Reproduce, exactly and in full, only the lines below from the one containing "cad_parts[node].hide_render = cad_parts[node].hide_viewport" through the one containing "for node, item".
-=-=-
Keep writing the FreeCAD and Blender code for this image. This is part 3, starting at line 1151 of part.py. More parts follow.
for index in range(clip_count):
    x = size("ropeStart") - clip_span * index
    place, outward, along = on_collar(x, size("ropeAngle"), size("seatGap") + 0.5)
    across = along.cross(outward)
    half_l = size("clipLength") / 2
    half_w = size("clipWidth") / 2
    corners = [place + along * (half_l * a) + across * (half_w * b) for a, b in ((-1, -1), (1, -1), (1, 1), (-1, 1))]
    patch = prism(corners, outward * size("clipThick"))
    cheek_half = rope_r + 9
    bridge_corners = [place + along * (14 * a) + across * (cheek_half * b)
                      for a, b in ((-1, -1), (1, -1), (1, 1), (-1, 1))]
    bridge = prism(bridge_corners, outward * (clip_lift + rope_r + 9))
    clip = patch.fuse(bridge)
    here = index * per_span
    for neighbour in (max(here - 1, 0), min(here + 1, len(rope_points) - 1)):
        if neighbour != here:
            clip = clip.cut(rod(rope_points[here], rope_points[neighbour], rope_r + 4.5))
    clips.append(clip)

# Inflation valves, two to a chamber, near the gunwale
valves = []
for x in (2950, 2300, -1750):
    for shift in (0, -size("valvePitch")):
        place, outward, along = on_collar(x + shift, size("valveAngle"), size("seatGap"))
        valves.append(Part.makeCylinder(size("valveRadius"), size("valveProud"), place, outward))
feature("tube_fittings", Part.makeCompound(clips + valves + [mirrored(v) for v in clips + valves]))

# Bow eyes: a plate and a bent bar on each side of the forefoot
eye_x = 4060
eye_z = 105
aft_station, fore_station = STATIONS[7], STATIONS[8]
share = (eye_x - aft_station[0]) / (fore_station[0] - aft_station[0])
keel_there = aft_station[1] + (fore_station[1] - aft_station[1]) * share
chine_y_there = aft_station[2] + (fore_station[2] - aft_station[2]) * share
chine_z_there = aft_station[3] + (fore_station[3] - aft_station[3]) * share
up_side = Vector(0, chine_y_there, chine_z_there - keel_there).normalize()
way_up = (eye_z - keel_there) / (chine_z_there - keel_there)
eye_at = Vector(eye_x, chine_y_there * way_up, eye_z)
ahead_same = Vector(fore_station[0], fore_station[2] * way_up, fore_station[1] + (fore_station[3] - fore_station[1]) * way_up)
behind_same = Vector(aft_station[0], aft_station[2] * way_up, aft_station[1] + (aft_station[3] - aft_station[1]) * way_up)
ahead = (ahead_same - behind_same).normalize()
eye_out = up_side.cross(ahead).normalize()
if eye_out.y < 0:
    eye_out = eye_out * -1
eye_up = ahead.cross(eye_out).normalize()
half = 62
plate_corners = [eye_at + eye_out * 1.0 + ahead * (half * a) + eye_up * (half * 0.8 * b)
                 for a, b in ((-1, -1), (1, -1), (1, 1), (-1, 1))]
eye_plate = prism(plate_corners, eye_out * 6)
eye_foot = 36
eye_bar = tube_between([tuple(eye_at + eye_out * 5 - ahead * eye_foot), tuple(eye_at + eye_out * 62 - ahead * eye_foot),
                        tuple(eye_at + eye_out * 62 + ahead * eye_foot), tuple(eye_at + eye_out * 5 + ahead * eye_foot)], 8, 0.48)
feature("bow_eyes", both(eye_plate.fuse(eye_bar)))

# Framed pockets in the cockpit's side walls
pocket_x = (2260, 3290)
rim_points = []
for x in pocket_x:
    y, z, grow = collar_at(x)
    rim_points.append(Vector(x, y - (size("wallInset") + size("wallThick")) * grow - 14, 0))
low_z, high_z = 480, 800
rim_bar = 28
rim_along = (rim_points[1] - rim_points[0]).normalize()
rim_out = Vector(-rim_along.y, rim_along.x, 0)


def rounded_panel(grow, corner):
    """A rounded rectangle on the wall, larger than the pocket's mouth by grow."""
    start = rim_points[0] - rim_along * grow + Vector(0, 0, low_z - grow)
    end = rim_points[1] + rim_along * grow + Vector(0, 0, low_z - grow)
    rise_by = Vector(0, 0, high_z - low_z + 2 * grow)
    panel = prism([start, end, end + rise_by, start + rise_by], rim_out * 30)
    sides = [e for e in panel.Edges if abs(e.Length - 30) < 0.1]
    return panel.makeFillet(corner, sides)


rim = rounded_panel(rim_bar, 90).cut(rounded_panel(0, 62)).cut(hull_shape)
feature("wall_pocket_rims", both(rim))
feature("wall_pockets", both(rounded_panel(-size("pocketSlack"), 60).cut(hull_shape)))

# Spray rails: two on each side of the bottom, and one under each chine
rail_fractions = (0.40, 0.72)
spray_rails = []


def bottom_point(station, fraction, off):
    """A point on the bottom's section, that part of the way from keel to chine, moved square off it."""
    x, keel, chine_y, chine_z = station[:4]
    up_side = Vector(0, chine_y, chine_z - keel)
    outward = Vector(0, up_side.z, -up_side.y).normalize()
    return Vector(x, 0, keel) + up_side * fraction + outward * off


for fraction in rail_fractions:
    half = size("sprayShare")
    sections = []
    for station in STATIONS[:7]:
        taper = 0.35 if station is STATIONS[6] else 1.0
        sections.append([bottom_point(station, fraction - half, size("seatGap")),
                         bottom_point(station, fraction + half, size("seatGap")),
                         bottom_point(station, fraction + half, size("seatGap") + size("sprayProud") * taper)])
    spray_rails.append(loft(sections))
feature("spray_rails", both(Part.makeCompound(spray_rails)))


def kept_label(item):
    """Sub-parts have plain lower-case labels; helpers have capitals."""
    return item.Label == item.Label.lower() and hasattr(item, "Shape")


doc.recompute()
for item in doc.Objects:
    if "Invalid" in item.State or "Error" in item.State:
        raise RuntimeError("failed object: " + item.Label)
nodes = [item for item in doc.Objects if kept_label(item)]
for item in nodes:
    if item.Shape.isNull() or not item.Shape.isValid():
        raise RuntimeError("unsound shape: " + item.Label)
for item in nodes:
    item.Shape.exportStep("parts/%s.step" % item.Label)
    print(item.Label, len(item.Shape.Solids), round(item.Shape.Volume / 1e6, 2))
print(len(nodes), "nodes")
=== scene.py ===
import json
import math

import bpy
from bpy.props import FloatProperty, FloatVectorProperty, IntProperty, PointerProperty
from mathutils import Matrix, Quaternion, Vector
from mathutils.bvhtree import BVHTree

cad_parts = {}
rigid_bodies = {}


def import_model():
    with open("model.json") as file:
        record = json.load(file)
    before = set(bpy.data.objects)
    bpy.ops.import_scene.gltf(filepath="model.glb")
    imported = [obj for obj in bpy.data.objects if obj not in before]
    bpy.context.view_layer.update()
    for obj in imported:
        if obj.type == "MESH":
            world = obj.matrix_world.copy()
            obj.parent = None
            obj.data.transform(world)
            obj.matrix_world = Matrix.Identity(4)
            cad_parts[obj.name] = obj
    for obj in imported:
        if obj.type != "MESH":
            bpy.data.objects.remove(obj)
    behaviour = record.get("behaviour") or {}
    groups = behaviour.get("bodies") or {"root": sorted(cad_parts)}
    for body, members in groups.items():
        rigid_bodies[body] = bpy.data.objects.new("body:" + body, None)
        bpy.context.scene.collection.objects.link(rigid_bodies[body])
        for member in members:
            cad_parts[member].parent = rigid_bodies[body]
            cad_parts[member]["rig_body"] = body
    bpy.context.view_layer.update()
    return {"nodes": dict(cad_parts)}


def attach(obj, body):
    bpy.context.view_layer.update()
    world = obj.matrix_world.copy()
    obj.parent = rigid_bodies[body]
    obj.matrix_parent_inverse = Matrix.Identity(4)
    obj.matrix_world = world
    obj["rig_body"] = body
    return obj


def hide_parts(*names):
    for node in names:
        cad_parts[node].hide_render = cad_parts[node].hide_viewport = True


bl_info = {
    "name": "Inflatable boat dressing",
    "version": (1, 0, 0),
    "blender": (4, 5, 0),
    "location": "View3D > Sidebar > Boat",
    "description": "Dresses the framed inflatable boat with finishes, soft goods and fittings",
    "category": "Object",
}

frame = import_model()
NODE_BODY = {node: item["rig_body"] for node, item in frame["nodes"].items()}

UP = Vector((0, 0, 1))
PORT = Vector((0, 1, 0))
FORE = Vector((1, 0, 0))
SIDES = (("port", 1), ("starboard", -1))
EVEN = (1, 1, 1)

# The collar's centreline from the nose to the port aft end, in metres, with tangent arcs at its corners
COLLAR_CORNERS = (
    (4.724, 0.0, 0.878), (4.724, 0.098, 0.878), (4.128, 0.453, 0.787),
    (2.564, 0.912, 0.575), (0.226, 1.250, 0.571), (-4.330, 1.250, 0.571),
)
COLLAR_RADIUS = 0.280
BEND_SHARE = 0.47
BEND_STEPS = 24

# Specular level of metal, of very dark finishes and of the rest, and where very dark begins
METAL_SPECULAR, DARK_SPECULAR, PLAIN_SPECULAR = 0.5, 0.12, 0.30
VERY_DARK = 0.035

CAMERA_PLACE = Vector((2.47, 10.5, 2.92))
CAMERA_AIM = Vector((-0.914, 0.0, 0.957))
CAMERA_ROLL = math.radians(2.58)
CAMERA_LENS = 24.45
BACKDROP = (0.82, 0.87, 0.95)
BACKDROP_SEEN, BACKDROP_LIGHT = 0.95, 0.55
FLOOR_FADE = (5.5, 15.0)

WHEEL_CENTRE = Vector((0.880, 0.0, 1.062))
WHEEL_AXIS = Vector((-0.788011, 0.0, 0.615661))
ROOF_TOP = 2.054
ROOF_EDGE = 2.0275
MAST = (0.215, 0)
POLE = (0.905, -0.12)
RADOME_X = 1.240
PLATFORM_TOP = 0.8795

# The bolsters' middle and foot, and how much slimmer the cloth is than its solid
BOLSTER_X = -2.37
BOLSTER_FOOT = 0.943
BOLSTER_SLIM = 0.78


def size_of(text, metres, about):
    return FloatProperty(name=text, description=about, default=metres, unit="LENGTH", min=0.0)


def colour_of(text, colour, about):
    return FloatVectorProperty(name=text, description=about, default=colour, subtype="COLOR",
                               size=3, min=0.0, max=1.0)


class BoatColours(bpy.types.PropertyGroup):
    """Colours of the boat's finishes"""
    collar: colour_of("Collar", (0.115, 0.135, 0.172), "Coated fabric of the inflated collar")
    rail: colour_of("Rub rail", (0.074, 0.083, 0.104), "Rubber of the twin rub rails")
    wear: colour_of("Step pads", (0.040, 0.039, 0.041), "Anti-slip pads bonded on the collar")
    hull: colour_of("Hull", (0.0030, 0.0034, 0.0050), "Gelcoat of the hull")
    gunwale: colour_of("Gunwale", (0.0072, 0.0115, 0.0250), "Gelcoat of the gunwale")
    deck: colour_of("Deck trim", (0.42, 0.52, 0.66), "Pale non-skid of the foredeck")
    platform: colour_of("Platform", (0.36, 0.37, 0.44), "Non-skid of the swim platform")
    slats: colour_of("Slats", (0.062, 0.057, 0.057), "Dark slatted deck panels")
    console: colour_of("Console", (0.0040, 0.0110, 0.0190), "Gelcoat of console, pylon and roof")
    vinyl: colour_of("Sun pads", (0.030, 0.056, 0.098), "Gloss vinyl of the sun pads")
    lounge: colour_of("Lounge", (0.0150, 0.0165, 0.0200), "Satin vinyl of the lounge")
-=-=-
■ **Result**:
        cad_parts[node].hide_render = cad_parts[node].hide_viewport = True


bl_info = {
    "name": "Inflatable boat dressing",
    "version": (1, 0, 0),
    "blender": (4, 5, 0),
    "location": "View3D > Sidebar > Boat",
    "description": "Dresses the framed inflatable boat with finishes, soft goods and fittings",
    "category": "Object",
}

frame = import_model()
NODE_BODY = {node: item["rig_body"] for node, item in frame["nodes"].items()}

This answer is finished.